Exercise directions: Repeat the full listing, word for word.

Data excerpt:
--- Start ---
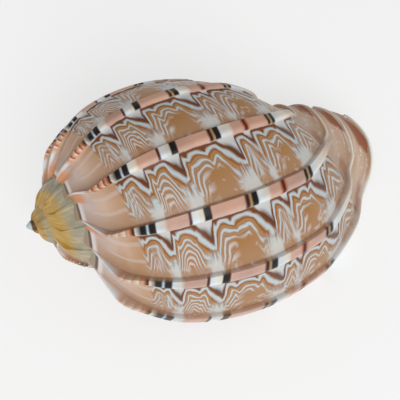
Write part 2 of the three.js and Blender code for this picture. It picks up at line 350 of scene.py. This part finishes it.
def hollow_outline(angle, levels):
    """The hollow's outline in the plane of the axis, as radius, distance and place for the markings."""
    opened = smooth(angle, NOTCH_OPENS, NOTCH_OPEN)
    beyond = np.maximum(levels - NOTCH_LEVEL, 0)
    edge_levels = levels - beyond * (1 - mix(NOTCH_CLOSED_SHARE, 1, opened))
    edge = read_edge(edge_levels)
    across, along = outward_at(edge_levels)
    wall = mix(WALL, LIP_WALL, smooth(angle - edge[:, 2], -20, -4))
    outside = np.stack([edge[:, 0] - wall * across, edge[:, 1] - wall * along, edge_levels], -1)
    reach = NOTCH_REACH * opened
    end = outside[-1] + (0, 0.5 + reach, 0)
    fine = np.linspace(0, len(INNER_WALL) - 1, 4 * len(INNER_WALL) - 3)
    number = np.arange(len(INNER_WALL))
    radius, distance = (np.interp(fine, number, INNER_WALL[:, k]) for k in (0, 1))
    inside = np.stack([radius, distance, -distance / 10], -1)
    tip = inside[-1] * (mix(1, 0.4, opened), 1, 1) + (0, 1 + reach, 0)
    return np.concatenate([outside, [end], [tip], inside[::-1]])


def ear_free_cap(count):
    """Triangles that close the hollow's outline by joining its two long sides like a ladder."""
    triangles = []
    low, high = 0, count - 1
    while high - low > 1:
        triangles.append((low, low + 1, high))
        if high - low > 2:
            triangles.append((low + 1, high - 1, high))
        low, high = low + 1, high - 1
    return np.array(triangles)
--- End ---
Correct response:
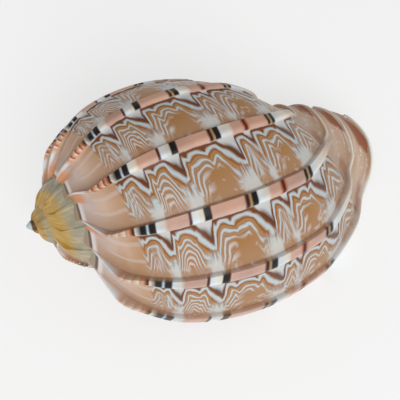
Write part 2 of the three.js and Blender code for this picture. It picks up at line 350 of scene.py. This part finishes it.
def hollow_outline(angle, levels):
    """The hollow's outline in the plane of the axis, as radius, distance and place for the markings."""
    opened = smooth(angle, NOTCH_OPENS, NOTCH_OPEN)
    beyond = np.maximum(levels - NOTCH_LEVEL, 0)
    edge_levels = levels - beyond * (1 - mix(NOTCH_CLOSED_SHARE, 1, opened))
    edge = read_edge(edge_levels)
    across, along = outward_at(edge_levels)
    wall = mix(WALL, LIP_WALL, smooth(angle - edge[:, 2], -20, -4))
    outside = np.stack([edge[:, 0] - wall * across, edge[:, 1] - wall * along, edge_levels], -1)
    reach = NOTCH_REACH * opened
    end = outside[-1] + (0, 0.5 + reach, 0)
    fine = np.linspace(0, len(INNER_WALL) - 1, 4 * len(INNER_WALL) - 3)
    number = np.arange(len(INNER_WALL))
    radius, distance = (np.interp(fine, number, INNER_WALL[:, k]) for k in (0, 1))
    inside = np.stack([radius, distance, -distance / 10], -1)
    tip = inside[-1] * (mix(1, 0.4, opened), 1, 1) + (0, 1 + reach, 0)
    return np.concatenate([outside, [end], [tip], inside[::-1]])


def ear_free_cap(count):
    """Triangles that close the hollow's outline by joining its two long sides like a ladder."""
    triangles = []
    low, high = 0, count - 1
    while high - low > 1:
        triangles.append((low, low + 1, high))
        if high - low > 2:
            triangles.append((low + 1, high - 1, high))
        low, high = low + 1, high - 1
    return np.array(triangles)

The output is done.